What You Waiting For.

I was reflecting today that older people keep trying to tell younger people things are a certain way and younger people don’t listen.

This seems to have been an issue for many generations.

I remember that there was a saying when I was a child “he has to learn the hard way”.

In which the hard way was to insist on learning by experience when someone had already told you what the outcome would be.

When you have twenty years or so left to exist it comes to mind that learning the hard way is too time-consuming and painful.

It is clear that spending a lot of life relearning lessons that others already know, which they have learned already and are trying to show you is a waste.
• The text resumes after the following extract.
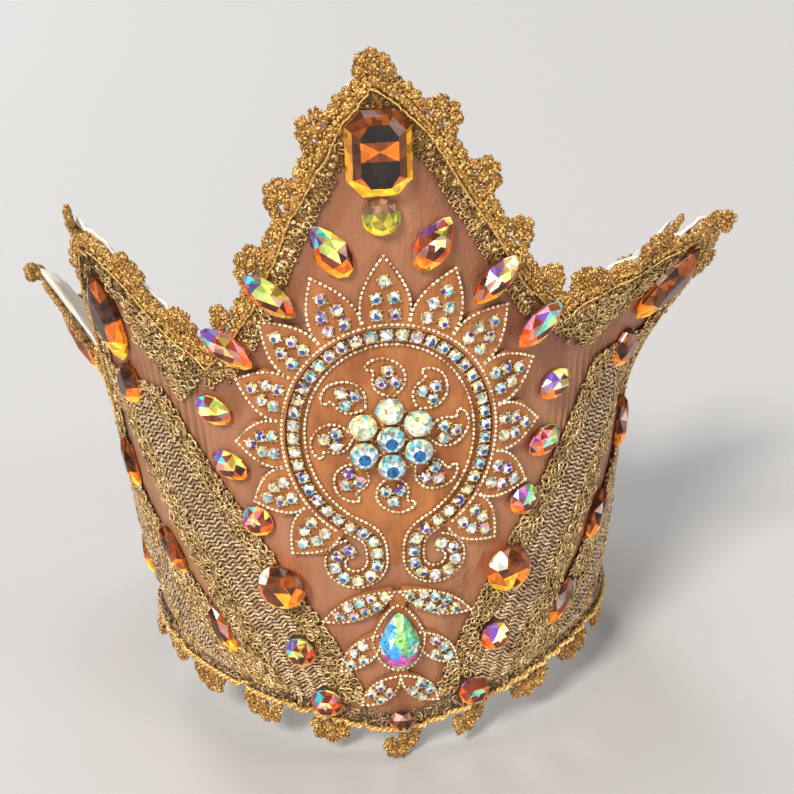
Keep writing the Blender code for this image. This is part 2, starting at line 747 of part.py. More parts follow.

It took until my fifth decade before I began to get a picture of what other people were trying to tell me. In many respects when it is too late.

One of these is nicely documented in the song Time by Pink Floyd “No one told you when to run, you missed the starting gun”.

I found that I waited and then kept on waiting for someone to tell me when was the proper time to begin.

For example since I can remember I have wanted to write a book, there seems no reason that makes sense.

Perhaps once it was an escape from a 9-5 job or something that seemed better than dealing with members of the public or whatever was right for the time.

But as boring jobs ended, and life improved the ambition remained.

It is now plain that I gave myself excuses: no punctuation or grammar background; gradual loss of imagination; daunted by the task and so on.

But mainly I was waiting, waiting for a time to start.

If there was ever a way of passing a message to someone four decades younger. Then it would be: do not wait, do what you want to do – now.